Long, sleek and fast, the clippers developed in the late 18th century with their three or more masts were long-distance, ocean-going, trans-continental trade ships. Their cargoes included Chinese tea bound for Europe, California gold rounding Cape Horn on its way to the US Eastern Seaboard, salmon from Alaskan fisheries headed to southern markets, and all manner of other goods traveling between major European or American ports and distant locations in the Orient, Australia or South Pacific.
With the clipper ships and their later derivatives the iron-hulled windjammers, sailing technology reached its peak in terms of speed, power and performance. However, experiments with steam-powered vessels had begun nearly a century earlier and by the early 1800s regular steamship service had been established along the protected waterways of rivers and lakes. Before long, steam engines became reliable and powerful enough to adapt to ocean-going vessels as well.
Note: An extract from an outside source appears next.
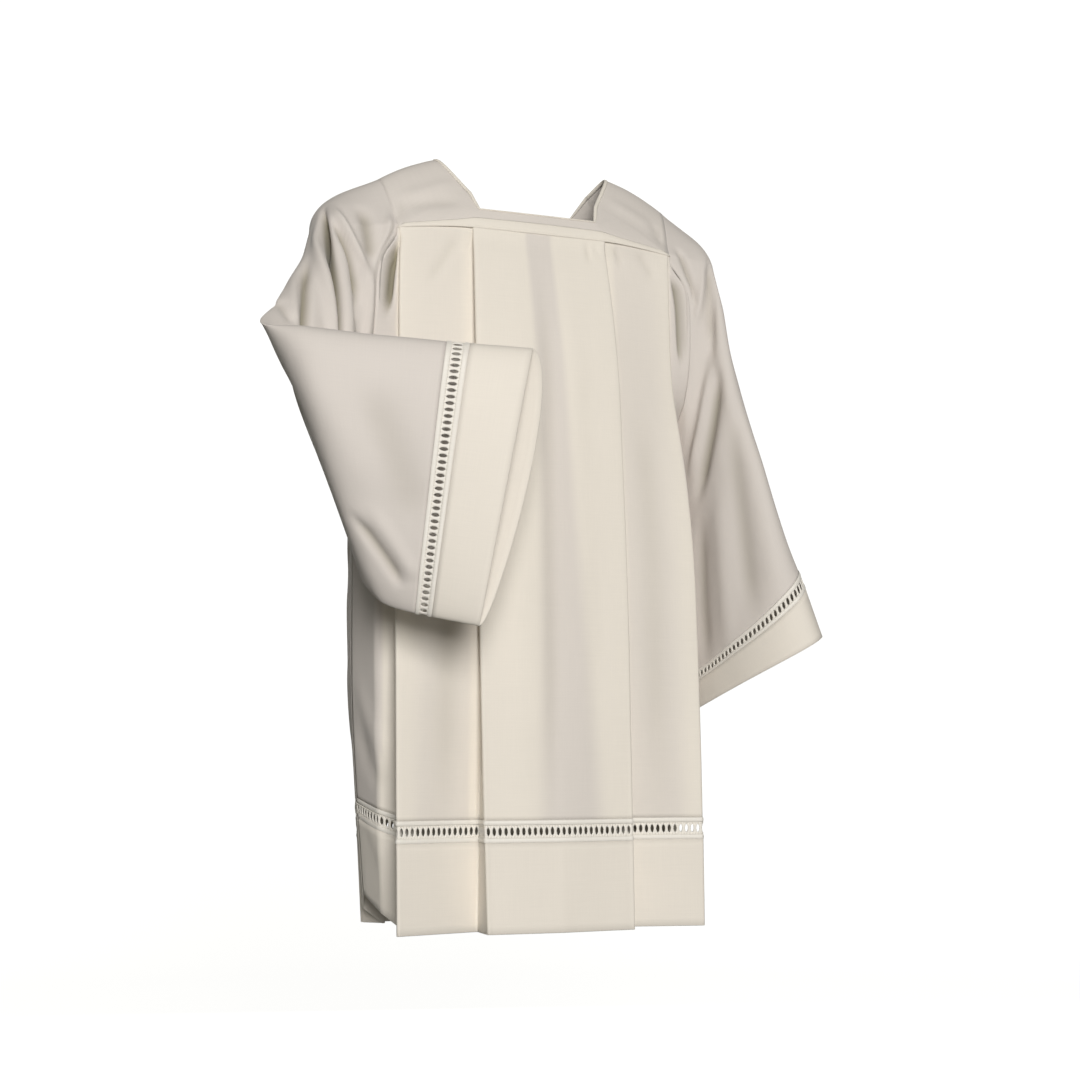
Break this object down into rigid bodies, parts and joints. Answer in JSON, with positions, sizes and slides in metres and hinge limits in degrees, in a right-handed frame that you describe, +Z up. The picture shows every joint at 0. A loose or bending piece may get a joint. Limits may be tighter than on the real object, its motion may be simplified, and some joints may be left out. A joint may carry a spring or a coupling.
{
  "type": "surplice",
  "caption": "Box-pleated surplice worn with one arm bent: square-necked yoke, pleated body, wide sleeves, openwork bands and plain deep hems.",
  "frame": {"origin": "middle of the shoulder line at the neck opening, where the yoke rests on its wearer", "axes": "+Z up; the wearer faces -Y and +X is the wearer's left, so the bent right sleeve is at -X"},
  "size_m": [0.709, 0.3961, 0.8924],
  "materials": {
    "cream_cloth": "matt fine plain weave, ivory",
    "satin_openwork": "satin-bordered openwork insertion, ivory"
  },
  "bodies": {
    "root": {"yoke": "cream_cloth", "neck_binding": "cream_cloth", "front_piping": "cream_cloth", "back_piping": "cream_cloth", "front": "cream_cloth", "openwork_front": "satin_openwork", "hem_front": "cream_cloth", "back": "cream_cloth", "openwork_back": "satin_openwork", "hem_back": "cream_cloth", "right_sleeve": "cream_cloth", "openwork_right_sleeve": "satin_openwork", "hem_right_sleeve": "cream_cloth", "left_sleeve": "cream_cloth", "openwork_left_sleeve": "satin_openwork", "hem_left_sleeve": "cream_cloth"}
  },
  "joints": []
}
The Age of Sail finally drew to a close in 1862 when the ironclad and steam-powered USS Monitor faced off against the CSS Virginia at the Battle of Hampton Roads. Although tall ships would linger on in limited service as long-haul cargo vessels and fishing boats for nearly another century, their days were clearly numbered as the era of the steamship arrived.
Nevertheless, as Mr. Morgan learned in 1956, classic tall ships have never truly faded from popular interest. Their appeal continues to excite the romance and imagination of enthusiasts today, and many events in addition to the Tall Ships’ Races celebrate their heritage. Various races and exhibitions of tall ships remain popular, including the annual Tall Ships Challenge in North America which rotates between Great Lakes, Atlantic and Pacific courses or the intermittent Operation Sail events sponsored by the US Congress to commemorate significant events in American maritime or naval history. Meanwhile, tall ships such as the USS Constitution or USCGC Eagle tour the world as goodwill ambassadors for their country.